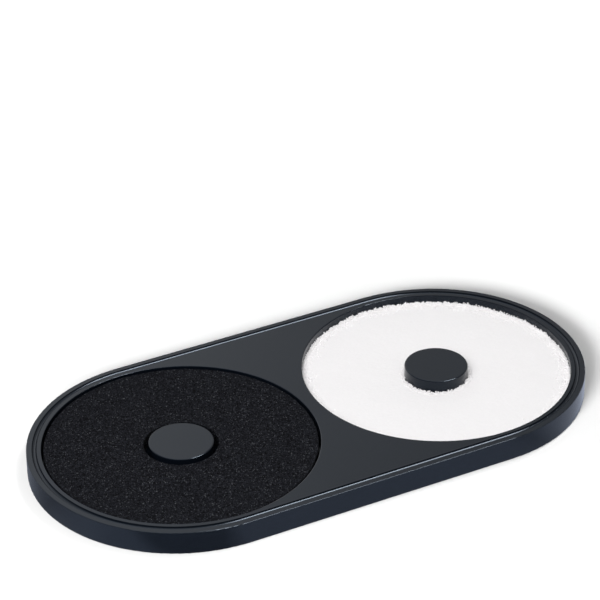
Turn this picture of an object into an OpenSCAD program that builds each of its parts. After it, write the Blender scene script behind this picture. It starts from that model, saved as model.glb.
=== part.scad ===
// Cocktail glass rimmer: a shallow moulded bar tray with two round wells side by side.
// A wetting sponge ring lies in the left well, a bed of salt in the right one, and a post
// stands in the middle of each. A glass is turned over and its rim pressed in one, then the other.
// Millimetres. The origin is the middle of the tray on the surface that its feet stand on,
// +X runs along the tray to the salt well, +Y to the back and +Z up.

/* [Wells] */
// Inside diameter of each well
well_d = 140; // [110:1:160]
// Depth of the wells below the top face
well_depth = 8.6; // [7.5:0.1:14]
// Land left between the two wells
web_w = 7.5; // [5:0.5:30]
// Rounding of a well's top edge
lip_r = 0.5; // [0.2:0.1:1]
// Rounding where a well's wall or its post meets the floor
cove_r = 0.8; // [0.3:0.1:1.5]

/* [Posts] */
// Diameter of the post in each well
post_d = 33; // [24:0.5:45]
// Height of the posts' tops above the top face
post_rise = 0.4; // [0:0.1:3]
// Rounding of a post's top edge
post_edge_r = 0.6; // [0.2:0.1:1.2]

/* [Rim] */
// Width of the flat strip between a well and the groove
strip_w = 2.2; // [2:0.1:5]
// Width of the round-bottomed groove that runs round the top
groove_w = 2.5; // [2.4:0.1:4]
// Depth of the groove, at most half its width
groove_depth = 1.2; // [0.6:0.1:1.2]
// Width of the outer land between the groove and the side face
land_w = 2.8; // [2.2:0.1:5]
// Rounding of the outer top edge
edge_r = 0.3; // [0.2:0.1:1.2]
// Rounding of the skirt's lower outer edge
hem_r = 0.4; // [0.2:0.1:0.8]

/* [Moulding] */
// Thickness of the skirt, the wells' walls and the posts
wall = 2; // [1.6:0.1:2.2]
// Thickness of the top plate, the posts' tops and the groove's trough
plate_t = 2; // [1.6:0.1:3]
// Thickness of the wells' floors
floor_t = 2.2; // [1.8:0.1:3]
// How far the skirt reaches below the wells' floors
skirt_drop = 1.6; // [1:0.1:4]
// Thickness of the ribs underneath
rib_t = 1.2; // [0.8:0.1:1.6]
// How far the ribs stop above the skirt's lower edge
rib_short = 0.4; // [0.2:0.1:0.6]
// Spacing of the ribs under the top plate
rib_pitch = 22; // [14:1:30]
// Number of spokes under each well's floor
spokes = 6; // [3:3:12]

/* [Feet] */
// Diameter of the rubber feet
foot_d = 14; // [10:0.5:18]
// How far the feet stand below the skirt's lower edge
foot_proud = 0.4; // [0.3:0.1:3]
// Distance from a well's wall to the middle of a foot
foot_inset = 14; // [11:0.5:22]
// Bevel round the lower edge of a foot
foot_bevel = 0.4; // [0.2:0.1:0.6]
// Gap round a foot inside its locating ring
foot_clear = 0.3; // [0.2:0.1:0.6]

/* [Sponge] */
// Thickness of the sponge ring
sponge_t = 7.9; // [4:0.1:12]
// Gap between the sponge and the cove at the well's wall
sponge_clear = 0.2; // [0.1:0.1:2]
// Gap between the sponge's hole and the cove at the post
hole_clear = 1.4; // [0.2:0.1:4]
// Rounding of the sponge's upper edges
sponge_edge_r = 0.5; // [0.2:0.1:1.5]

/* [Salt] */
// Depth of the salt's surface below the top face, at the well's wall
salt_drop = 4.8; // [3:0.1:6]
// How much lower the salt lies at the post
salt_dish = 1.2; // [0:0.1:1.5]
// Gap round the salt bed at the wall and the post
salt_clear = 0.3; // [0.2:0.1:1]

/* [Hidden] */
$fn = 96;

// Overshoot of a cut past the face that it opens
over = 1;

// Radii from a well's centre, or distances from the tray's long centre line
well_r = well_d / 2;
post_r = post_d / 2;
groove_r = well_r + strip_w;
land_r = groove_r + groove_w;
rim_r = land_r + land_w;
shell_r = well_r + wall;

// Radius of the arc that forms the groove, from its width and depth
groove_arc_r = (groove_w * groove_w / 4 + groove_depth * groove_depth) / (2 * groove_depth);

// Distance between the wells' centres
pitch = 2 * well_r + web_w;

// Heights above the surface that the feet stand on
hem_z = foot_proud;
under_z = hem_z + skirt_drop;
floor_z = under_z + floor_t;
top_z = floor_z + well_depth;
post_z = top_z + post_rise;
rib_z = hem_z + rib_short;

// Tops of the field's ribs, buried in the top plate but below the groove
rib_top_z = top_z - (groove_depth + plate_t) / 2;

// Thickness of a foot, from the underside of a well's floor to the table
foot_t = under_z;
foot_r = foot_d / 2;

// Directions of the three feet of the right well; the left well's are their mirror image
foot_front_a = -60;
foot_back_a = 60;
foot_inner_a = 180;
foot_angles = [foot_front_a, foot_back_a, foot_inner_a];

tray_colour = "#3c4045";
sponge_colour = "#1b1c1f";
salt_colour = "#f1f0ee";
foot_colour = "#18191b";

// ---- Shapes used more than once ----

// What a tangent arc leaves in a square corner at the origin, opening to +X and +Y
module cove(r) {
    difference() {
        square(r);
        translate([r, r]) circle(r);
    }
}

// The same corner piece cut off an outside corner, with room to cut clean through the faces
module edge_cut(r) {
    difference() {
        translate([-r, -r]) square(r + over);
        translate([-r, -r]) circle(r);
    }
}

// Outline of two half circles joined by straight sides
module stadium(r) {
    for (side = [-1, 1]) translate([side * pitch / 2, 0]) circle(r);
    square([pitch, 2 * r], center = true);
}

// Runs a section round the tray, its X as the distance from the tray's centre line
module round_the_tray() {
    for (side = [-1, 1]) {
        translate([side * pitch / 2, 0, 0]) rotate([0, 0, -90 * side])
            rotate_extrude(angle = 180) children();
        mirror([0, side < 0 ? 1 : 0, 0]) rotate([90, 0, 90])
            linear_extrude(pitch, center = true) children();
    }
}

// Places the right well's pieces; side -1 mirrors them into the left well
module at_well(side) {
    mirror([side < 0 ? 1 : 0, 0, 0]) translate([pitch / 2, 0, 0]) children();
}

module at_foot(angle) {
    rotate([0, 0, angle]) translate([well_r - foot_inset, 0, 0]) children();
}

// ---- Tray ----

// Skirt, outer land and the trough of the groove, as one section
module rim_section() {
    trough_z = top_z - groove_depth - plate_t;
    difference() {
        union() {
            translate([rim_r - wall, hem_z]) square([wall, top_z - hem_z]);
            translate([groove_r - wall, trough_z]) square([rim_r - groove_r + wall, top_z - trough_z]);
        }
        translate([groove_r + groove_w / 2, top_z - groove_depth + groove_arc_r]) circle(groove_arc_r);
        translate([rim_r, top_z]) edge_cut(edge_r);
        translate([rim_r, hem_z]) mirror([0, 1]) edge_cut(hem_r);
    }
}

// Wall, floor and hollow post of a well, as one section
module well_section() {
    difference() {
        union() {
            translate([0, under_z]) square([shell_r, floor_t]);
            translate([well_r, under_z]) square([wall, top_z - under_z]);
            translate([0, under_z]) square([post_r, post_z - under_z]);
            translate([post_r, floor_z]) cove(cove_r);
            translate([well_r, floor_z]) mirror([1, 0]) cove(cove_r);
        }
        translate([0, under_z - over]) square([post_r - wall, post_z - plate_t - under_z + over]);
        translate([post_r, post_z]) edge_cut(post_edge_r);
        translate([well_r, top_z]) mirror([1, 0]) edge_cut(lip_r);
    }
}

// Top plate between the wells and the groove's trough
module field() {
    translate([0, 0, top_z - plate_t]) linear_extrude(plate_t) difference() {
        stadium(groove_r - wall / 2);
        for (side = [-1, 1]) translate([side * pitch / 2, 0]) circle(well_r + wall / 2);
    }
}

// Crossed ribs that stiffen the top plate between the wells
module field_ribs() {
    rows = floor(rim_r / rib_pitch);
    translate([0, 0, rib_z]) linear_extrude(rib_top_z - rib_z) difference() {
        intersection() {
            square([pitch, 2 * (rim_r - wall / 2)], center = true);
            union() {
                for (row = [-rows : rows]) translate([0, row * rib_pitch])
                    square([pitch, rib_t], center = true);
                for (side = [-1, 1]) translate([side * rib_pitch / 2, 0])
                    square([rib_t, 2 * rim_r], center = true);
            }
        }
        for (side = [-1, 1]) translate([side * pitch / 2, 0]) circle(well_r + wall / 2);
    }
}

// Spokes under a well's floor, and a locating ring for each foot that the spokes stop at
module floor_ribs() {
    translate([0, 0, rib_z]) linear_extrude(under_z - rib_z + floor_t / 2) difference() {
        union() {
            for (i = [0 : spokes - 1]) rotate(360 * (i + 0.5) / spokes)
                translate([post_r - wall / 2, -rib_t / 2]) square([well_r - post_r + wall, rib_t]);
            for (angle = foot_angles) at_foot(angle) circle(foot_r + foot_clear + rib_t);
        }
        for (angle = foot_angles) at_foot(angle) circle(foot_r + foot_clear);
    }
}

module tray() {
    color(tray_colour) {
        round_the_tray() rim_section();
        field();
        field_ribs();
        for (side = [-1, 1]) at_well(side) {
            rotate_extrude() well_section();
            floor_ribs();
        }
    }
}

// ---- Sponge ring, in the left well ----

module sponge_ring() {
    inner_r = post_r + cove_r + hole_clear;
    outer_r = well_r - cove_r - sponge_clear;
    color(sponge_colour) at_well(-1) rotate_extrude() difference() {
        translate([inner_r, floor_z]) square([outer_r - inner_r, sponge_t]);
        translate([outer_r, floor_z + sponge_t]) edge_cut(sponge_edge_r);
        translate([inner_r, floor_z + sponge_t]) mirror([1, 0]) edge_cut(sponge_edge_r);
    }
}

// ---- Salt bed, in the right well ----

module salt_bed() {
    inner_r = post_r + salt_clear;
    outer_r = well_r - salt_clear;
    wall_z = top_z - salt_drop;
    color(salt_colour) at_well(1) rotate_extrude() polygon([
        [inner_r + cove_r, floor_z],
        [outer_r - cove_r, floor_z],
        [outer_r, floor_z + cove_r],
        [outer_r, wall_z],
        [(inner_r + outer_r) / 2, wall_z - salt_dish / 4],
        [inner_r, wall_z - salt_dish],
        [inner_r, floor_z + cove_r]
    ]);
}

// ---- Rubber feet, three under each well ----

module foot(side, angle) {
    color(foot_colour) at_well(side) at_foot(angle) {
        cylinder(h = foot_bevel, r1 = foot_r - foot_bevel, r2 = foot_r);
        translate([0, 0, foot_bevel]) cylinder(h = foot_t - foot_bevel, r = foot_r);
    }
}

tray();
sponge_ring();
salt_bed();
foot(-1, foot_front_a);  // foot_left_front
foot(-1, foot_back_a);  // foot_left_back
foot(-1, foot_inner_a);  // foot_left_inner
foot(1, foot_front_a);  // foot_right_front
foot(1, foot_back_a);  // foot_right_back
foot(1, foot_inner_a);  // foot_right_inner
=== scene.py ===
import math

import bpy
import numpy as np
from mathutils import Matrix, Vector


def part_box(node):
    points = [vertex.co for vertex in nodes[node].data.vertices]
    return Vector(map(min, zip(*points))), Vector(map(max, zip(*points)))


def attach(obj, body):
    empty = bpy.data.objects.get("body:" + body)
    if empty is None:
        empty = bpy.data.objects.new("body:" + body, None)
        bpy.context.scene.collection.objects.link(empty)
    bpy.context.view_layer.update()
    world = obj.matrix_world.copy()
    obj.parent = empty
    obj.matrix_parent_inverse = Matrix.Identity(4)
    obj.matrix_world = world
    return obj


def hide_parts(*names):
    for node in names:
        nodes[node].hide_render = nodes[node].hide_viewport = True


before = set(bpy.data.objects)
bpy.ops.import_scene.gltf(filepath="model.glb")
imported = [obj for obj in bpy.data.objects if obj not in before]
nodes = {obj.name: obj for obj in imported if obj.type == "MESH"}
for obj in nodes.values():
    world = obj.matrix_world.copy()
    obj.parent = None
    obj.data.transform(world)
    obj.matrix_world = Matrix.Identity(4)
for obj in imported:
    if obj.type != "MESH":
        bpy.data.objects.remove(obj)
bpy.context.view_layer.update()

MM = 0.001


# ---- Sizes ----

def ring_of(node):
    """Centre, inner and outer radius, lowest and highest z of a ring-shaped CAD node."""
    low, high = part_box(node)
    centre = (low + high) / 2
    flat = np.array([(v.co.x - centre.x, v.co.y - centre.y) for v in nodes[node].data.vertices])
    radii = np.hypot(flat[:, 0], flat[:, 1])
    return Vector((centre.x, centre.y, 0)), float(radii.min()), float(radii.max()), low.z, high.z


# The tray's upper, right and back limits, and how far each well's centre is from the middle
TRAY_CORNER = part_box("tray")[1]
WELL_X = TRAY_CORNER.x - TRAY_CORNER.y

# The part's sizes that can't be read from the frame
POST_RISE = 0.4 * MM
GROOVE_R = 73.45 * MM
GROOVE_DEPTH = 1.2 * MM
GROOVE_ARC = 1.251 * MM

TOP_Z = TRAY_CORNER.z - POST_RISE


# ---- Camera, at the photograph's viewing angle ----

YAW = math.radians(27.51)
PITCH = math.radians(31.30)
ROLL = math.radians(-0.68)
EYE = Vector((-0.5528, -1.0504, 0.7831 + TOP_Z))
SENSOR = 36.0
LENS = 166.9
CLIP_NEAR = 0.05
CLIP_FAR = 30


def make_camera():
    ahead = Vector((math.sin(YAW) * math.cos(PITCH), math.cos(YAW) * math.cos(PITCH), -math.sin(PITCH)))
    right = Vector((math.cos(YAW), -math.sin(YAW), 0))
    up = right.cross(ahead)
    turned_right = right * math.cos(ROLL) + up * math.sin(ROLL)
    turned_up = up * math.cos(ROLL) - right * math.sin(ROLL)
    data = bpy.data.cameras.new("camera")
    data.sensor_width = SENSOR
    data.lens = LENS
    data.clip_start = CLIP_NEAR
    data.clip_end = CLIP_FAR
    camera = bpy.data.objects.new("camera", data)
    camera.matrix_world = Matrix((
        (turned_right.x, turned_up.x, -ahead.x, EYE.x),
        (turned_right.y, turned_up.y, -ahead.y, EYE.y),
        (turned_right.z, turned_up.z, -ahead.z, EYE.z),
        (0, 0, 0, 1),
    ))
    bpy.context.scene.collection.objects.link(camera)
    bpy.context.scene.camera = camera


make_camera()


# ---- Node helpers ----

class Tree:
    """A node tree with short calls that make its nodes and link them."""

    def __init__(self, tree):
        self.tree = tree

    def node(self, kind, *sources, out=0, **settings):
        """Makes a node, feeds its inputs in order with sockets or values, and returns an output."""
        made = self.tree.nodes.new(kind)
        for key, value in settings.items():
            setattr(made, key, value)
        for socket, source in zip(made.inputs, sources):
            if isinstance(source, bpy.types.NodeSocket):
                self.tree.links.new(source, socket)
            elif source is not None:
                socket.default_value = source
        return None if out is None else made.outputs[out]

    def between(self, source, low, high, start=0.0, end=1.0):
        """Maps start..end to low..high, and holds the ends."""
        return self.node("ShaderNodeMapRange", source, start, end, low, high)

    def maths(self, operation, *sources):
        return self.node("ShaderNodeMath", *sources, operation=operation)

    def vector(self, operation, *sources, out=0):
        return self.node("ShaderNodeVectorMath", *sources, out=out, operation=operation)

    def rays(self, *kinds):
        """1 for rays of the kinds named, such as Is Camera Ray, and 0 for others."""
        path = self.tree.nodes.new("ShaderNodeLightPath").outputs
        found = path[kinds[0]]
        for kind in kinds[1:]:
            found = self.maths("MAXIMUM", found, path[kind])
        return found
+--
Repeat exactly the lines from the one that contains "Salt bed, in" through the one that contains "bpy.data.objects.remove(obj)", and only those.

// ---- Salt bed, in the right well ----

module salt_bed() {
    inner_r = post_r + salt_clear;
    outer_r = well_r - salt_clear;
    wall_z = top_z - salt_drop;
    color(salt_colour) at_well(1) rotate_extrude() polygon([
        [inner_r + cove_r, floor_z],
        [outer_r - cove_r, floor_z],
        [outer_r, floor_z + cove_r],
        [outer_r, wall_z],
        [(inner_r + outer_r) / 2, wall_z - salt_dish / 4],
        [inner_r, wall_z - salt_dish],
        [inner_r, floor_z + cove_r]
    ]);
}

// ---- Rubber feet, three under each well ----

module foot(side, angle) {
    color(foot_colour) at_well(side) at_foot(angle) {
        cylinder(h = foot_bevel, r1 = foot_r - foot_bevel, r2 = foot_r);
        translate([0, 0, foot_bevel]) cylinder(h = foot_t - foot_bevel, r = foot_r);
    }
}

tray();
sponge_ring();
salt_bed();
foot(-1, foot_front_a);  // foot_left_front
foot(-1, foot_back_a);  // foot_left_back
foot(-1, foot_inner_a);  // foot_left_inner
foot(1, foot_front_a);  // foot_right_front
foot(1, foot_back_a);  // foot_right_back
foot(1, foot_inner_a);  // foot_right_inner
=== scene.py ===
import math

import bpy
import numpy as np
from mathutils import Matrix, Vector


def part_box(node):
    points = [vertex.co for vertex in nodes[node].data.vertices]
    return Vector(map(min, zip(*points))), Vector(map(max, zip(*points)))


def attach(obj, body):
    empty = bpy.data.objects.get("body:" + body)
    if empty is None:
        empty = bpy.data.objects.new("body:" + body, None)
        bpy.context.scene.collection.objects.link(empty)
    bpy.context.view_layer.update()
    world = obj.matrix_world.copy()
    obj.parent = empty
    obj.matrix_parent_inverse = Matrix.Identity(4)
    obj.matrix_world = world
    return obj


def hide_parts(*names):
    for node in names:
        nodes[node].hide_render = nodes[node].hide_viewport = True


before = set(bpy.data.objects)
bpy.ops.import_scene.gltf(filepath="model.glb")
imported = [obj for obj in bpy.data.objects if obj not in before]
nodes = {obj.name: obj for obj in imported if obj.type == "MESH"}
for obj in nodes.values():
    world = obj.matrix_world.copy()
    obj.parent = None
    obj.data.transform(world)
    obj.matrix_world = Matrix.Identity(4)
for obj in imported:
    if obj.type != "MESH":
        bpy.data.objects.remove(obj)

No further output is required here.